第一章
清晨,海湾被一层浓雾笼罩着,空气中弥漫着咸涩的腥味。老麦克站在船头,凝视着这片朦胧的海域,心中涌起一股难以言喻的感觉。
他习惯性地往船舷外啐了一口唾沫,那铁锈味的唾沫星子还没来得及落入水中,就被海风迅速吹散了。他的手指无意识地摩挲着渔网,尼龙绳结上沾着一些祖母绿色的黏液,在晨光的映照下,闪烁着珍珠母般的光泽。
这鬼东西。老麦克嘟囔着,皱起眉头,用猎刀刮了刮网眼。那黏液仿佛有生命一般,立刻像活物一样蜷缩起来,沿着刀锋缓缓爬行,一直爬到了他的虎口处。
老麦克心中一惊,猛地甩手,将刀和黏液一同扔进了海里。只见那把刀在入水的瞬间,激起一道转瞬即逝的磷光,然后便迅速沉入了海底。
此时,码头鱼市飘来一阵油炸鲱鱼的香气,那诱人的香味通常会吸引大量的海鸥前来觅食。然而,今天却异常安静,那些平日里聒噪的扁毛畜生竟然都消失得无影无踪。

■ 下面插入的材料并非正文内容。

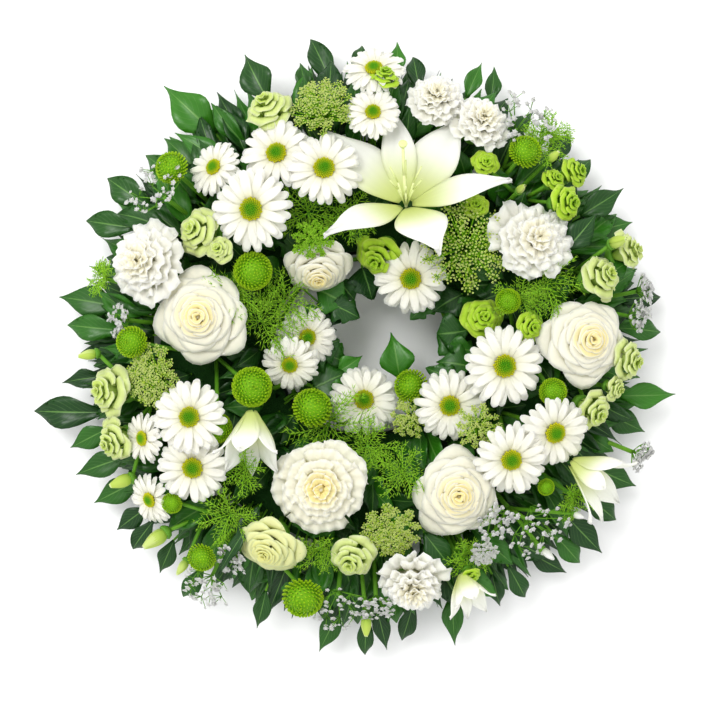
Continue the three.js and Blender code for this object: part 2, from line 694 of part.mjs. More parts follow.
// Stalks meet a little above the foam and go into it as one stem. The stem's place shifts along
// and across the ring until it and its branches stand clear of every stem before it.
const STEM_SHIFTS = [0, 3, -3, 6, -6, 9, -9, 12, -12, 16, -16, 20, -20, 26, -26, 32, -32];
const SINK_SHIFTS = [0, 8, -8, 16, -16, 26, -26];
const stretches = [];
const roomRound = (made) =>
  Math.min(99, ...made.flatMap((one) => stretches.map((other) => stretchGap(one, other))));

const forkPoint = (root, fork, k) => {
  const down = root.clone().sub(fork).setLength(FORK_START + FORK_STEP * k);
  return down.add(fork);
};
function stemsFor(hearts) {
  const middle = hearts.reduce((sum, heart) => sum.add(heart), new THREE.Vector3());
  middle.divideScalar(hearts.length);
  const inward = RING_HALF_WIDTH - STEM_INSET;
  const wantedRadius = clamp(
    Math.hypot(middle.x, middle.y), RING_RADIUS - inward, RING_RADIUS + inward,
  );
  const bearing = Math.atan2(middle.y, middle.x);
  const gap = 2 * STEM_RADIUS + 2 * CLEARANCE;
  let best;
  for (const sink of SINK_SHIFTS) {
    for (const shift of STEM_SHIFTS) {
      const radius = clamp(wantedRadius + sink, RING_RADIUS - inward, RING_RADIUS + inward);
      const angle = bearing + shift / radius;
      const root = onRing(radius, angle, STEM_FOOT);
      const fork = root.clone().lerp(middle, 0.5);
      fork.z = Math.max(fork.z, FOAM_TOP + FORK_RISE + FORK_STEP * (hearts.length - 1));
      const made = hearts.length > 1
        ? [[root, fork], ...hearts.map((heart, k) => [forkPoint(root, fork, k), heart])]
        : [[root, hearts[0]]];
      const room = roomRound(made);
      if (!best || room > best.room) best = { room, made };
      if (best.room >= gap) break;
    }
    if (best.room >= gap) break;
  }
  stretches.push(...best.made);
  return best.made;
}

function leafBlade(tip, root, vine, width, grow) {
  const along = tip.clone().sub(root);
  const side = new THREE.Vector3(along.y, -along.x, 0).setLength(width / 2 + grow);
  const rise = new THREE.Vector3(0, 0, width * LEAF_FOLD);
  const row = (share, wide, arch) => {
    const middle = root.clone().addScaledVector(along, share);
    middle.z += arch;
    const half = side.clone().multiplyScalar(wide);
    return [middle.clone().sub(half).add(rise), middle, middle.clone().add(half).add(rise)];
  };
  const rows = [[vine], row(0.3, 1, LEAF_ARCH), row(0.68, 0.72, LEAF_ARCH), [tip]];
  return blade(rows, BLADE + 2 * grow);
}

// A leaf of the lower layer: a kite that leaves the vine straight outwards and droops.
function underLeaf(angle, radius, z, grow) {
  const { widest, reach, width, droop } = UNDER_LEAF;
  const out = radius + widest;
  const half = (width / 2 + grow) / out;
  const sides = [half, -half].map((aside) => onRing(out, angle + aside, z));
  const rows = [[onRing(radius, angle, z)], sides, [onRing(radius + reach, angle, z - droop)]];
  return blade(rows, BLADE + 2 * grow);
}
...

老麦克心中有些诧异,但并没有过多在意。他将空渔网拖上岸,靴底在木栈道上踩出湿漉漉的黏腻声响。
老麦克!突然,鱼贩乔伊的声音从远处传来。他挥舞着油腻的围裙,满脸兴奋地喊道:快来看你昨天捞的怪东西!
冷藏箱里,一条两米长的银鲛静静地躺着,仿佛已经失去了生命的气息。它那本该是珍珠白色的腹部,此刻却布满了墨绿色的疱疹,看起来异常恶心。半透明的鱼鳃里,塞满了珊瑚状的增生组织,让人不禁想起某种可怕的疾病。
然而,最让人毛骨悚然的还是它的眼睛。四颗黄澄澄的球体对称排列在头部两侧,宛如恶魔的眼睛一般。更诡异的是,这些眼球的虹膜纹路竟然像极了人类的指纹,仿佛这银鲛拥有着某种与人类相似的特征。
深海鱼偶尔会窜上来。乔伊站在冷藏箱旁边,用一根铁钩翻动着银鲛的尸体,语气有些不以为意。他似乎对这种奇怪的海洋生物已经见怪不怪了。
但镇医院刚打电话,说今早收治了六个皮肤溃烂的渔民。乔伊突然压低了声音,透露出一丝不安,老酒鬼汉克说他半夜看见灯塔在流血。
就在这时,教堂的钟声突兀地响起,在这片寂静的港湾中回荡。这钟声异常刺耳,惊飞了停在桅杆上的三只乌鸦,它们扑腾着翅膀,发出一阵聒噪的叫声。
老麦克站在不远处,听到钟声后,他开始默默地数着。当数到第十二下时,他的额头上突然冒出了一层冷汗,背心也被汗水湿透了。因为他知道,圣玛利亚港的铜钟已经有七十多年没有在正午之外的时间鸣响过了。
圣玛利亚图书馆的地下档案室泛着霉味,艾琳·韦斯顿的指尖在1883年的市政记录上顿住。镇长特批的维修拨款单背面,有人用拉丁文潦草地写着:它们住在时间的褶皱里。
玻璃吊灯突然开始以反方向旋转,那些本已凝固四十年的铜锈竟像蛞蝓般沿着灯链向下蠕动。年轻的历史系实习生慌忙合上档案,却在抬头时发现整个地下室的书架都呈现出非欧几里得几何的排列方式——她分明记得入口在正东方,此刻所有过道却都指向不断变幻的虚数坐标。
潮水声。
这个距离海岸线三公里的建筑内部,响起了涨潮时才有的暗流轰鸣。艾琳冲向消防通道时,看见防火门缝隙里渗进祖母绿色的海水,门把手上挂着一串正在融化的藤壶。
与此同时,镇立医院的精神科诊室正在发生更隐秘的畸变。威尔逊医生看着第六位患者的皮肤样本显微图像,那些本该死亡的角质细胞在培养液中跳着诡异的华尔兹。当他打开录音设备准备记录时,所有电子仪器突然播放起沙哑的摇篮曲——正是昨夜急诊护士在昏迷渔民溃烂的胸腔里听见的旋律。